Here is a presentation that I’ll give today at the University of Denver at the annual J. Fagg Foster honors ceremony. Most of you will not know of Foster, but you should. While he did not publish much, he was the professor of a number of prominent institutionalists who attended DU in the early postwar period. I was lucky to have studied with his student, Marc Tool, and was introduced to Foster’s work at the very beginning of my studies of economics. My presentation below is based on two of Foster’s articles: J. Fagg Foster (1981) “Understandings and Misunderstandings of Keynesian Economics”, JEI, vol XV, No 4, p. 949-957.; and (1981) “The Reality of the Present and the Challenge of the Future”, JEI vol XV, No 4, p. 963-968. Both are from 1966, republished in a special issue of the Journal of Economic Issues, 1981. You should read them.


Is this the age of Keynes? That’s the question raised by Fagg Foster in 1966.

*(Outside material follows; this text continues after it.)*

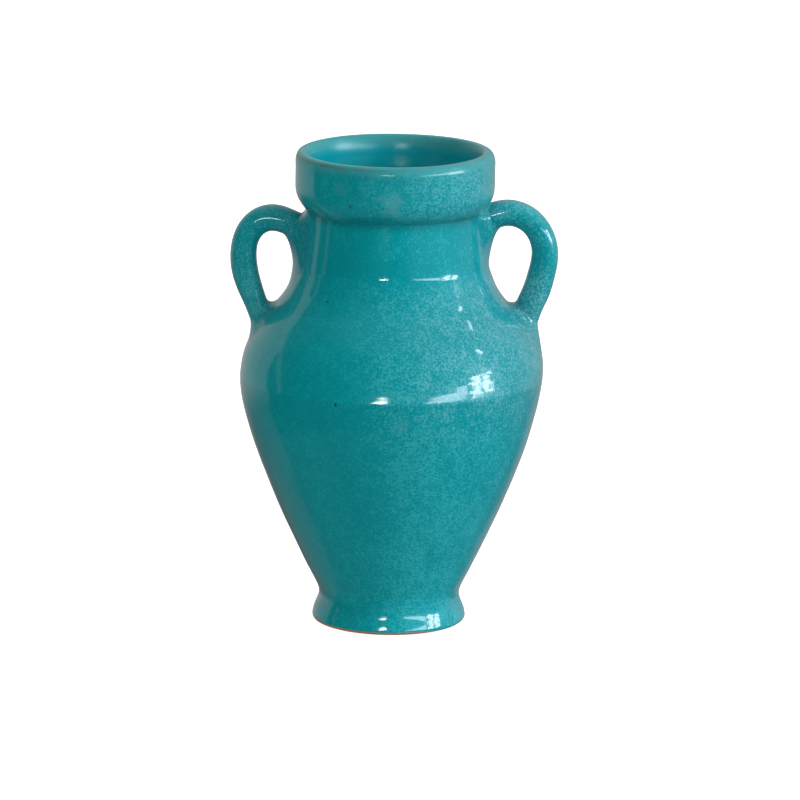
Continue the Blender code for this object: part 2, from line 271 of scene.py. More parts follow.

In the 1960s the answer seemed obvious. Keynes dominated economics—or, at least, macroeconomics—and Keynesianism dominated policy. And it worked! Or, so most thought.

Foster wasn’t sure. While he agreed that “[t]here probably has been no instance in history in which a pattern of ideas has had so much effect on the everyday life of everyone in so short a time”, he thought most of Keynes’s followers misunderstood his theory.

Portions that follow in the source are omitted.